Markov Decision Processes of the Third Kind: Learning Distributions by Policy Gradient Descent
Nicole Bäuerle, Athanasios Vasileiadis
TL;DR
The paper defines Distributional MDPs of the third kind where the goal is to steer the distribution of the terminal cumulative reward toward a target law. It introduces a model-free policy-gradient method with randomized Markov policies parameterized by neural networks on an augmented state space, optimizing a characteristic-function loss to match the target distribution. A lifted MDP formulation, rigorous convergence guarantees to stationary points via stochastic approximation, and a suite of applications (linear-quadratic, wealth targeting, and compact-support distributions) demonstrate the method's flexibility and highlight non-uniqueness phenomena in distributional controls. The approach provides a principled, data-driven way to shape full reward distributions and connects classical MDPs to distributional objectives through augmentation and CF-based objectives.

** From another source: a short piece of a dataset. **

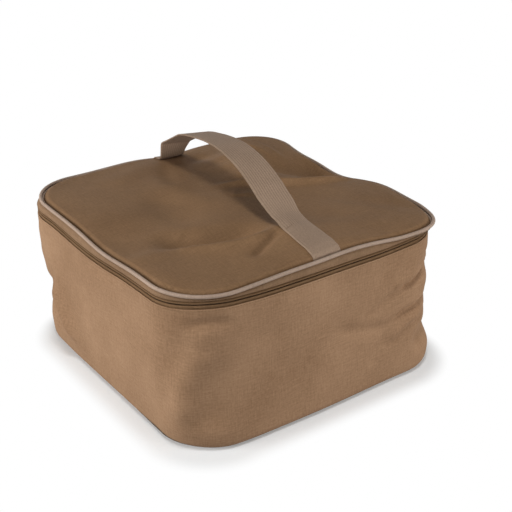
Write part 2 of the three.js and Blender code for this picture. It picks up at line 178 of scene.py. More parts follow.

Overall, the work advances distributional control by coupling neural-parametrized randomized policies with CF-based objectives and proving convergence in a model-free setting, with practical impact for risk-aware decision-making and distributional policy design.
Abstract
The goal of this paper is to analyze distributional Markov Decision Processes as a class of control problems in which the objective is to learn policies that steer the distribution of a cumulative reward toward a prescribed target law, rather than optimizing an expected value or a risk functional. To solve the resulting distributional control problem in a model-free setting, we propose a policy-gradient algorithm based on neural-network parameterizations of randomized Markov policies, defined on an augmented state space and a sample-based evaluation of the characteristic-function loss. Under mild regularity and growth assumptions, we prove convergence of the algorithm to stationary points using stochastic approximation techniques. Several numerical experiments illustrate the ability of the method to match complex target distributions, recover classical optimal policies when they exist, and reveal intrinsic non-uniqueness phenomena specific to distributional control.